WHAT THE TASK ASKS:
Starting with the first line and ending with the line that holds "towards the viewer.", repeat the material exactly.

+ + +

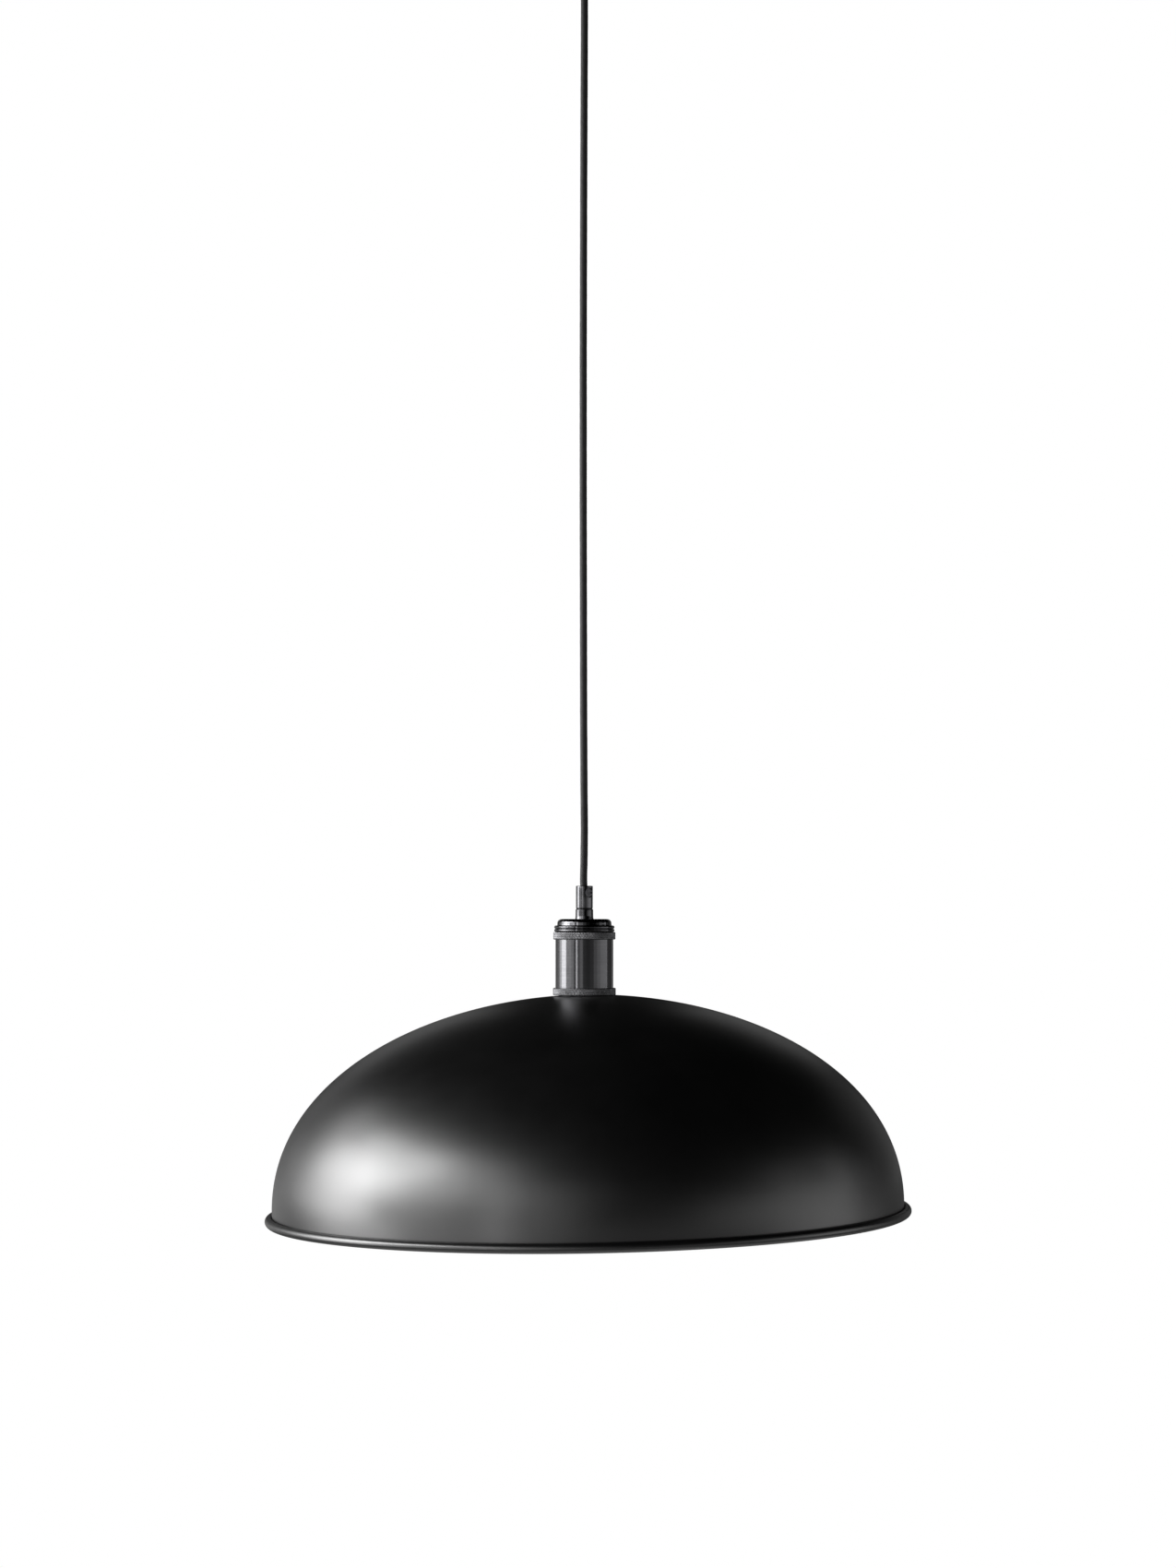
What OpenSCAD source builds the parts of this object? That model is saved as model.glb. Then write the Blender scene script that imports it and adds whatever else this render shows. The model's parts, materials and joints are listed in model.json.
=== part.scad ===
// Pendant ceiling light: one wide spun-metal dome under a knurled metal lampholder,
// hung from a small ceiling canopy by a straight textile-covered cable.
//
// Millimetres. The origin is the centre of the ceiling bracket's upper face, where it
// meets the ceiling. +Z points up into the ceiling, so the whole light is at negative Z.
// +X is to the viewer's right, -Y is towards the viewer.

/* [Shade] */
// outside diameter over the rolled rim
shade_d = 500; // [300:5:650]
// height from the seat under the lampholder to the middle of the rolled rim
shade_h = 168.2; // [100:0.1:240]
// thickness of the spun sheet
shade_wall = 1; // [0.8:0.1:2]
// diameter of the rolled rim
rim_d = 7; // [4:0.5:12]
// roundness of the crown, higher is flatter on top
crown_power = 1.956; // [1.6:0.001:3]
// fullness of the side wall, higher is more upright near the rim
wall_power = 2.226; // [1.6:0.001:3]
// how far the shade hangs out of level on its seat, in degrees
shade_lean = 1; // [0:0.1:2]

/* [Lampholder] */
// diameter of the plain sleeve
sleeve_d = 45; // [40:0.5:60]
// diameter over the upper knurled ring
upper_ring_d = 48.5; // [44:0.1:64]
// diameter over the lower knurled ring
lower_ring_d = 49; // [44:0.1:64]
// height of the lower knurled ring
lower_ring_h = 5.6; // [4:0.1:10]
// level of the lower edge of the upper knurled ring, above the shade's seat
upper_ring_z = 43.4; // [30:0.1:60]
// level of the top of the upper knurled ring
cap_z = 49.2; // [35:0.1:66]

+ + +

THE RESPONSE:
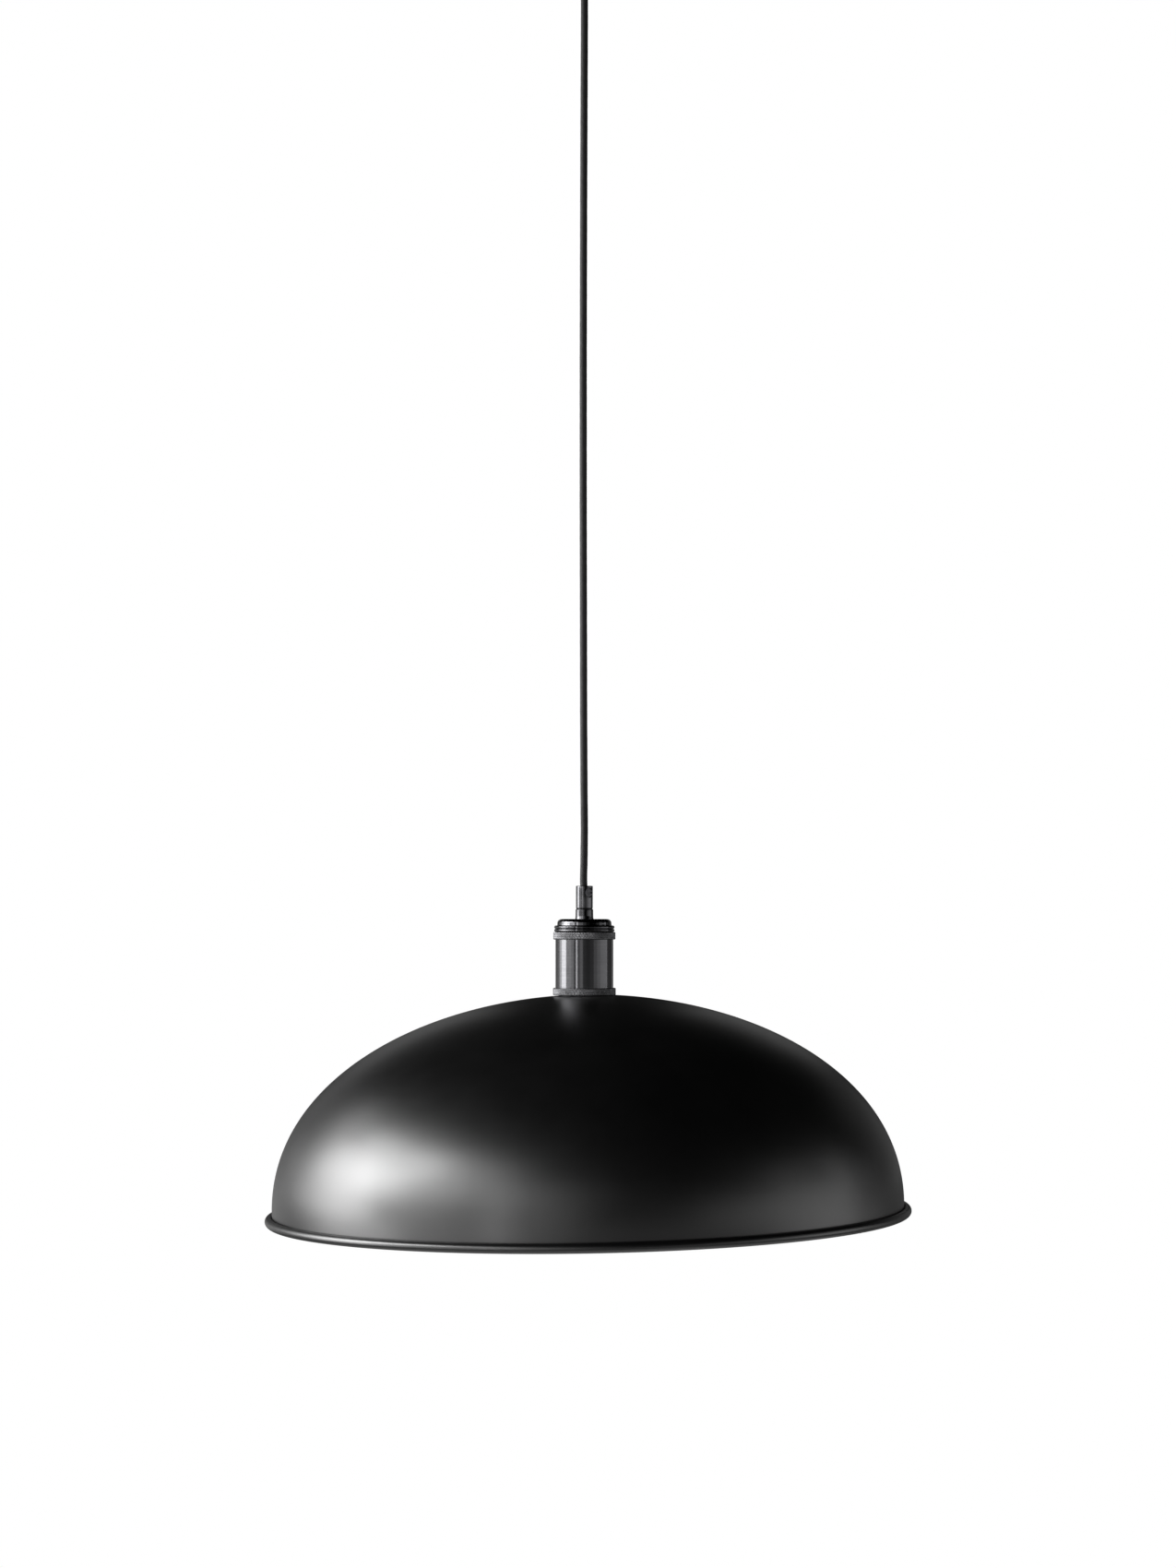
What OpenSCAD source builds the parts of this object? That model is saved as model.glb. Then write the Blender scene script that imports it and adds whatever else this render shows. The model's parts, materials and joints are listed in model.json.
=== part.scad ===
// Pendant ceiling light: one wide spun-metal dome under a knurled metal lampholder,
// hung from a small ceiling canopy by a straight textile-covered cable.
//
// Millimetres. The origin is the centre of the ceiling bracket's upper face, where it
// meets the ceiling. +Z points up into the ceiling, so the whole light is at negative Z.
// +X is to the viewer's right, -Y is towards the viewer.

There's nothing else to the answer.